Flett v Matheson [2006] EWCA Civ 53
A modern apprenticeship can also be a common law contract of apprenticeship. Damages for breach can therefore include compensation for wages for the remainder of the term of the apprenticeship, loss of training and loss of status.
Facts: F worked under an individual learning plan (ILP), a combination of on and off the job training, which operated three ways between F, the employer (M) and a Government-sponsored training provider, essentially a modern apprenticeship arrangement. Under the ILP, which was due to run for three and a half years, F was described as an apprentice and it was understood he would qualify as an electrician. F was dismissed without notice and brought various claims, including a claim for breach of the contract of apprenticeship, worth approximately £50,000. F accepted that if he was employed under a simple contract of employment, he would only be entitled to one week’s notice. The employment tribunal therefore had to decide whether F was employed under a contract of employment, a contract of apprenticeship, or neither. It decided he was employed under neither. On F’s appeal to the EAT (we reported the EAT decision in May 2005 Checklist), it held that F was employed under a contract of employment which should be treated as “varied or overlaid by the tripartite trainee arrangements”. He was not, however, employed under a contract of apprenticeship. In coming to this conclusion, the EAT noted that the tripartite agreement was “completely different from the traditional apprenticeship agreement” because responsibility for training by the employer was absent.

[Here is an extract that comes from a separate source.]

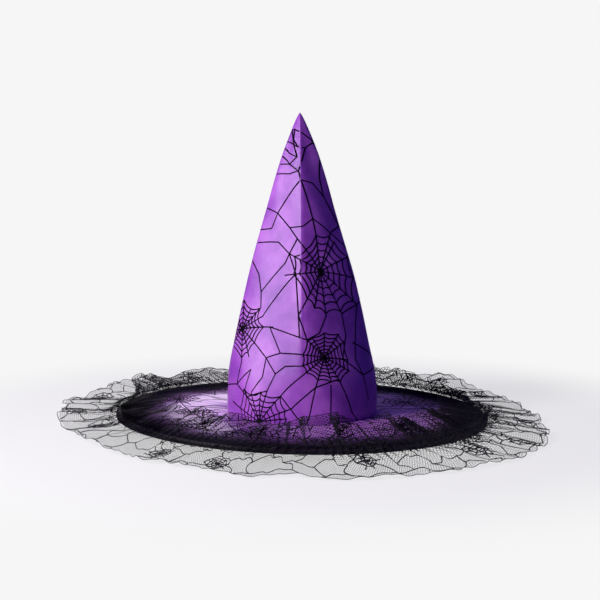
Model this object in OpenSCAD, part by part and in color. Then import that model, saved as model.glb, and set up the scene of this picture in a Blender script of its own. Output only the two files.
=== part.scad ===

By contrast, under a traditional contract of apprenticeship, the employer had an obligation to educate and train and secure the required qualification for the apprentice. F appealed to the Court of Appeal.
Decision: The Court of Appeal upheld F’s appeal, holding that the modern apprenticeship is capable of constituting a common law contract of apprenticeship. It was influenced by the fact that, in this case, the word “apprentice” was used in the documents, and the intention of the parties had clearly been to achieve the same purposes as in an old-fashioned apprenticeship contract. The fact that the modern apprenticeship agreement allows much of the training to be provided (and largely funded) by a third party did not mean it did not fall within the common law formulation of a contract of apprenticeship. In a modern environment it would be unrealistic to expect an employer to be able to provide the full training required in order to obtain nationally recognised qualifications. The Court remitted the case to the employment tribunal for further consideration of factual issues that had not been properly explored previously, so it could come to a conclusion on the nature and obligation of M’s obligations to F.
Comment: Flett v Matheson is an important decision for those member companies who take on apprentices under “modern apprenticeship” types of arrangement, ie tri-partite agreements between employer, apprentice and a third party training provider. By holding that such an arrangement can fall within the traditional concept of a common law contract of apprenticeship, the door is open for such apprentices to claim heads of damages which would not otherwise be available to them. These traditional contracts of apprenticeship are for a fixed term and cannot normally be terminated earlier, even where there the employer suffers a downturn in work. In Dunk v George Waller & Sons Ltd [1970] 2 All ER 630, the Court of Appeal held that damages for breach of an apprenticeship should include compensation for loss of wages, loss of training and loss of status. This decision highlights how important it is for member companies thinking of entering contracts of apprenticeship to fully understand the additional obligations they are taking on when engaging apprentices.